Em meados dos anos 90 era um jovem de cabelo rapado e patilhas insípidas com aspirações a guitarrista de banda roque&role rudioso q.b. As camisas XL de flanela aos quadrados caiam desgrenhadas até aos joelhos cirurgicamente à mostra devido ao uso desumano que dava às calças de ganga. Nos pés trazia calçados uns Adidas Samba azuis. Perdi a conta a quantos pares iguais a esse comprei ao longo dessa década (seis, arrisco). Isto era a moda Primavera/Verão. No Outuno/Inverno, a indumentária sofria alterações subtis nas extremidades corporais. Imaginem um gorro preto na carola, luvas azuis sem dedos enfiadas nas manápulas e nos pés, umas botifarras de agricultor compradas na Feira da Brandoa. Vem-vos à cabeça a imagem de um
grunger maltrapilho? Concerteza que julgava aquele glamouroso guarda-roupa como a mais pura expressão de bom gosto. Tenham em conta a aspiração primordial do miúdo.

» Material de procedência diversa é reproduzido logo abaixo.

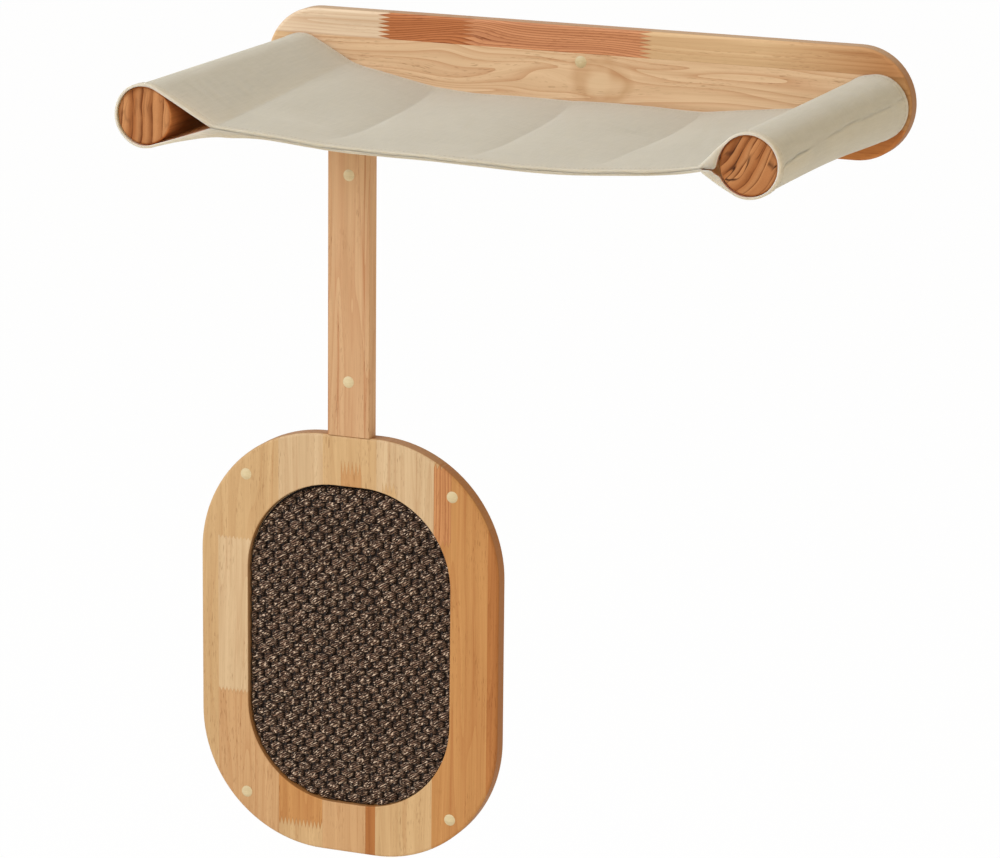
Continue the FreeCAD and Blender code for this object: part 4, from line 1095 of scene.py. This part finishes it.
def make_stitches(thread):
    """Hem stitches round both hems and seam stitches beside the two sleeve seams. The lapped
    seam on the right sleeve is sewn inside its fold and shows none."""
    around = len(sling_loop(-100.0))
    every = list(range(around)) + [0]
    hems = []
    for y in (SLING_BACK - HEM_STITCH, SLING_FRONT + HEM_STITCH):
        spots, ways = cloth_face(y, every)
        hems.append(stitch_row(spots, ways))
    lower_first = DECK_STEPS + 1 + (2 * LINE_STEPS - 2 + ARC_STEPS + 1)
    seam_columns = (lower_first + 2, lower_first + DECK_STEPS - 2)
    depths = np.linspace(SLING_BACK - 3.0, SLING_FRONT + 3.0, 60)
    sections = [cloth_face(y, seam_columns) for y in depths]
    seams = []
    for k in range(len(seam_columns)):
        seams.append(stitch_row(*([section[part][k] for section in sections] for part in (0, 1))))
    points, faces = join_rows(hems + seams)
    return add_piece("sling_stitches", np.array(points) * MM, faces, "sling", thread)

# ---------------------------------------------------------------------------------------------
# Woven scratch mat. Lengths in this section are millimetres until the mesh is made.
# ---------------------------------------------------------------------------------------------

MAT_X, MAT_Z = -224.5, -548.0
MAT_HALF_WIDTH, MAT_HALF_HEIGHT, MAT_CORNER = 102.6, 153.6, 88.6
MAT_FRONT, MAT_BACK = -11.5, -6.1
ROW_PITCH = 7.8
FLOAT_PITCH = 14.87
WEAVE_TURN = math.radians(-1.46)
YARN_PLIES = 6
YARN_FIBRES = 12
YARN_SIDES = 20
YARN_STEP = 1.05
PLY_TWIST = -0.15  # radians per millimetre; the strands climb to the right
KNOT_HALF = 0.475  # half the length of a float that shows, as a share of the float pitch
# the shift bares a wider strip of the near-black ground along the mat's left and top edges: painted
# shade where the opening's rim shades the mat
YARN_SHIFT = (0.7, -0.7)  # of the yarns from the mat's middle, along X and Z
WARP_SIDES = 6
WARP_STEP = 1.3
WEAVE_SEED = 7


def beyond_outline(x, z, inset):
    """Distance outside the mat's rounded outline, negative inside, and the way out."""
    corner = MAT_CORNER - inset
    side_x = np.abs(x) - (MAT_HALF_WIDTH - inset - corner)
    side_z = np.abs(z) - (MAT_HALF_HEIGHT - inset - corner)
    out_x, out_z = np.maximum(side_x, 0), np.maximum(side_z, 0)
    length = np.hypot(out_x, out_z)
    distance = length + np.minimum(np.maximum(side_x, side_z), 0) - corner
    way_x = np.where(length > 1e-6, out_x / np.maximum(length, 1e-6), 0) * np.sign(x)
    way_z = np.where(length > 1e-6, out_z / np.maximum(length, 1e-6), 0) * np.sign(z)
    return distance, way_x, way_z


def clip_to_outline(points, faces, inset=1.5):
    """Drops what lies outside the mat's outline and presses the rest of the edge inside it.
    points holds x, y, z from the mat's middle."""
    distance, way_x, way_z = beyond_outline(points[:, 0], points[:, 2], inset)
    outside = distance > 0
    kept = [face for face in faces if not all(outside[i] for i in face)]
    moved = points.copy()
    moved[:, 0] -= np.where(outside, distance * way_x, 0)
    moved[:, 2] -= np.where(outside, distance * way_z, 0)
    used = sorted({i for face in kept for i in face})
    place = {old: new for new, old in enumerate(used)}
    return moved[used], [tuple(place[i] for i in face) for face in kept], used


def yarn_row(row, rng):
    """One thick twisted yarn of the mat, over and under the warps: each float is a round knot.
    Gives its points and, for each, its place along the yarn and round it and its share of painted light,
    highest where the knot stands out and on the yarn's front half."""
    half = MAT_HALF_WIDTH + 6
    s = np.arange(-half, half + YARN_STEP, YARN_STEP)
    drift = 0.05 * np.interp(s, np.linspace(-half, half, 30), rng.uniform(-1, 1, 30))
    from_crest = (s / FLOAT_PITCH + drift + 0.5 * (row % 2) + 0.5) % 1.0 - 0.5
    crest = np.sqrt(np.clip(1 - (from_crest / KNOT_HALF) ** 2, 0, 1))
    wander = 0.25 * np.sin(s / 17.0 + rng.uniform(0, 6.28))
    z0 = row * ROW_PITCH + wander
    size = 1 + 0.15 * np.interp(s, np.linspace(-half, half, 28), rng.uniform(-1, 1, 28))
    y0 = MAT_FRONT + 2.7 + 2.9 * (1 - crest) ** 1.3
    half_high = (1.7 + 2.8 * crest) * size
    half_deep = (1.3 + 1.4 * crest) * size
    # twelve sides on the front half, eight behind, and the seam of the count at the very back
    front = np.linspace(0, math.pi, 13)
    behind = np.linspace(math.pi, 2 * math.pi, 9)[1:-1]
    turns = np.concatenate([behind[4:] - 2 * math.pi, front, behind[:4]])
    strand_turns = turns - (PLY_TWIST * s + rng.uniform(0, 6.28))[:, None]
    ribbed = 1 + 0.07 * np.cos(YARN_PLIES * strand_turns)
    along = np.repeat(s[:, None], YARN_SIDES, axis=1)
    deep = y0[:, None] - half_deep[:, None] * ribbed * np.sin(turns)
    high = z0[:, None] + half_high[:, None] * ribbed * np.cos(turns)
    # painted light: the share is highest on the knots' crests and on the yarn's front half
    painted_light_share = crest[:, None] * (0.55 + 0.45 * np.maximum(np.sin(turns), 0.0))
    places = np.stack([along + 300 * row, strand_turns, painted_light_share], axis=2)
    return np.stack([along, deep, high], axis=2), places


def weave_piece(name, points, faces, material, shift=(0.0, 0.0)):
    """A part of the weave, turned, clipped to the mat and put in its place. Gives the piece and
    the numbers of the points that are left."""
    cosine, sine = math.cos(WEAVE_TURN), math.sin(WEAVE_TURN)
    x, y, z = points.T
    turned = np.column_stack([x * cosine - z * sine, y, x * sine + z * cosine])
    kept, faces, used = clip_to_outline(turned, faces)
    kept += (MAT_X + shift[0], 0, MAT_Z + shift[1])
    return add_piece(name, kept * MM, faces, "tree", material), used


def make_yarns(material):
    """The mat's thick yarns. Each point keeps its place along and round its yarn and its share of
    painted light for the looks.
    """
    rng = np.random.default_rng(WEAVE_SEED)
    rows = int(MAT_HALF_HEIGHT / ROW_PITCH) + 2
    points, faces, places = [], [], []
    for row in range(-rows, rows + 1):
        row_points, row_places = yarn_row(row, rng)
        base = sum(len(part) for part in points)
        faces += grid_faces(len(row_points), YARN_SIDES, base, wrap=True)
        points.append(row_points.reshape(-1, 3))
        places.append(row_places.reshape(-1, 3))
    yarns, used = weave_piece("mat_yarns", np.concatenate(points), faces, material, YARN_SHIFT)
    place = yarns.data.attributes.new("yarn_place", "FLOAT_VECTOR", "POINT")
    place.data.foreach_set("vector", np.concatenate(places)[used].astype(np.float32).ravel())
    return yarns


def make_warps(material):
    """Thin upright threads, which the yarns pass over and under."""
    columns = int(MAT_HALF_WIDTH / (FLOAT_PITCH / 2)) + 2
    half = MAT_HALF_HEIGHT + 6
    s = np.arange(-half, half + WARP_STEP, WARP_STEP)
    turns = np.arange(WARP_SIDES) * 2 * math.pi / WARP_SIDES
    points, faces = [], []
    for column in range(-columns, columns + 1):
        middle = MAT_FRONT + 2.8 + 1.5 * np.sin(math.pi * s / ROW_PITCH + math.pi * column)
        ring = np.zeros((len(s), WARP_SIDES, 3))
        ring[:, :, 0] = (column + 0.5) * FLOAT_PITCH / 2 + 0.9 * np.cos(turns)
        ring[:, :, 1] = middle[:, None] - 0.8 * np.sin(turns)
        ring[:, :, 2] = s[:, None]
        base = sum(len(part) for part in points)
        points.append(ring.reshape(-1, 3))
        faces += grid_faces(len(s), WARP_SIDES, base, wrap=True)
    return weave_piece("mat_warps", np.concatenate(points), faces, material)[0]


def make_mat(yarn_material, warp_material):
    """The mat: its weave on the ground cloth, which lies on the backing board."""
    weave = [make_yarns(yarn_material), make_warps(warp_material)]
    backing = make_mat_backing(warp_material)
    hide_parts("scratch_mat")


def make_mat_backing(material):
    """The latex-backed ground cloth that the yarns stand on, a thin sheet on the board."""
    outline = []
    for centre_x, centre_z, first in ((1, 1, 0), (-1, 1, 90), (-1, -1, 180), (1, -1, 270)):
        for turn in np.radians(np.linspace(first, first + 90, 17)):
            outline.append((centre_x * (MAT_HALF_WIDTH - MAT_CORNER) + MAT_CORNER * math.cos(turn),
                            centre_z * (MAT_HALF_HEIGHT - MAT_CORNER) + MAT_CORNER * math.sin(turn)))
    outline = np.array(outline) * 0.996 + (MAT_X, MAT_Z)
    count = len(outline)
    front = np.column_stack([outline[:, 0], np.full(count, MAT_BACK - 1.5), outline[:, 1]])
    back = np.column_stack([outline[:, 0], np.full(count, MAT_BACK), outline[:, 1]])
    points = np.concatenate([front, back]) * MM
    faces = [tuple(range(count)), tuple(reversed(range(count, 2 * count)))]
    faces += [(k, k + count, (k + 1) % count + count, (k + 1) % count) for k in range(count)]
    return add_piece("mat_ground", points, faces, "tree", material, smooth=False)


def yarn_material():
    """Dark brown sisal: strands that follow the twist and pale flecks on them, with painted light on the
    knots' fronts and painted shade, near black, where the yarn dives between knots and on its back.
    """
    tree = new_material("sisal_yarn", Roughness=0.6, Specular_IOR_Level=0.08)
    place = tree.node("ShaderNodeAttribute", out="Vector", attribute_name="yarn_place")
    along, around, crest = tree.split(place)

    def fibres(along_scale, around_scale, shift):
        spot = tree.vector(along * along_scale, around * around_scale, shift)
        return tree.noise(spot, 1.0, 1.0)

    coarse = fibres(0.14, YARN_FIBRES / 6.28, 0.0)
    fine = fibres(0.34, YARN_FIBRES / 4.4, 5.0)
    wobble = (coarse - 0.5) * 1.6
    strand = tree.math("COSINE", around * float(YARN_FIBRES) + wobble) * 0.5 + 0.5
    # painted light and shade: pale strands and flecks show only where the share of painted light is
    # high, and the yarn's tone sinks to near black where it dives between knots and on its back
    lit = tree.span(crest, 0.0, 0.7) * tree.span(coarse, 0.42, 0.62, 0.10, 1.0)
    colour = tree.mix(tree.span(crest, 0.0, 0.6), rgb(12, 6, 3), rgb(28, 16, 10))
    colour = tree.mix(strand ** 1.6 * lit, colour, rgb(154, 119, 96))
    fleck = tree.span(fine, 0.58, 0.66) * tree.span(crest, 0.3, 0.8)
    colour = tree.mix(fleck * 0.9, colour, rgb(226, 198, 170))
    return finish_material(tree, colour, fine * 0.4 + strand, 0.0005, 0.7)


def warp_material():
    """Near-black thread between the yarns, and the ground cloth; their near black is partly painted
    shade deep between the yarns.
    """
    tree = new_material("sisal_ground", Roughness=0.85)
    fuzz = tree.noise(tree.object_point(), 1400.0, 3.0)
    return finish_material(tree, tree.mix(fuzz, rgb(14, 7, 3), rgb(38, 23, 14)), fuzz, 0.0003, 0.6)

# ---------------------------------------------------------------------------------------------
# The whole scene
# ---------------------------------------------------------------------------------------------

make_camera()
make_surroundings()
make_floor()
for lamp in LAMPS:
    make_lamp(*lamp)

dress_wood_and_metal()
cloth = make_canvas_sling(canvas_material())
stitches = make_stitches(thread_material("cream_thread", (194, 182, 160)))
make_mat(yarn_material(), warp_material())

A possibilidade de gravar cassetes em
fast-forward era o choque tecnológico do momento. O corropio de cassestes passadas entre amigos foi acelerado exponencialmente. Saía da escola, abancava em frente ao mini HI-FI e toca a sacar as letras, os acordes, os tiques vocais, as lições de inglês, enfim, o contacto com uma cultura nova a milhas de distância do Portugal dos pequeninos. Se não estava encafifado no meu quarto com posters até ao tecto, podiam encontrar-me em casa de um amigo endinheirado a ver a MTV. Era com os telediscos que sintonizava a minha postura à cultura anglo-saxónica. Mas nem só de imagens vive um puto. A incursão pela letras começou pelos quadradinhos da editora Abril Morumbi. Entre um número do Homem-Aranha e o
Corvo do Luís Corvo, saltei de cabeça para a imprensa musical. A minha primeira vez foi numa terça-feira. Foi tormentosa, angustiada e intensa, como só uma manchete do
unplugged de The Alice in Chains no
Blitz podia ser.
Foi entre um episódio de
X-Files e o Natal que recebi um discmam, facto que me tornou um chavalo
cool, pelo menos até ao final do ano lectivo (a Apple ao criar mercadorias de design arrojado, cedo deu mostras de presciência. Num mundo tecnológico em constante mutação, o primeiro a comprar o gadget de última geração não é apenas um pioneiro. É muito mais do que isso. É a pessoa mais
cool de um grupo de amigos em permanente comparação social. A evolução foi de
grunger para
geek? Pois, que mais podia ser?).
Mas a que propósito vem a frequência 107.2? Ora bem, um
grunger não nasce
grunger.
Naftalina,
A Hora do Cacete,
Electricidade,
Bónus da Cidade e
Cidade by Night fizeram a primeira parte de um processo de iniciação musical. A
Rádio Cidade,
acantonada numa praceta a uns metros da minha casa, era uma presença omnipresente. Se deus escolhesse a emissora mais eficaz para proselitar as massas, a Renascença seria preterida em favor da Cidade. Os jingles pungentes ecoavam no café, em casa, no táxi, no carro do pai; os autocolantes pretos e vermelhos da pior campanha do mundo até à data - A droga é uma merda - patrocinada pela Cidade figuravam em qualquer tipo de janelas; até chegaram a lançar CDs com compilações dos maiores êxitos do ano corrente. Este acto reflectido abriu a caixa de Pandora, de onde escapuliram os diabólicos Hit Parades. Mas na época, eu gostava. Era um desbloqueador de conversas no recreio, um pretexto para imitações toscas de brasileiros e um manancial da pop mais mastigada e digerida que há memória. O jingle da
Naftelanina ainda hoje me entra no cérebro sem pedir licença. O da
Electricidade arrepia-me.
A fase da revolta, pressão de pares e posterior apostasia à fé citadina foi um processo demasiado comum para merecer qualquer tipo de relevância blogueira. A revolução deverá ter rebentado com a compra dos primeiros Adidas Samba azuis.
Fica como nota de rodapé, o lançamento na passada quarta feira da
Rádio Vodafone FM. Esta nova rádio pode ser ouvida em Lisboa na frequência 107.2 MHz. Uma frequência de memórias ambivalentes.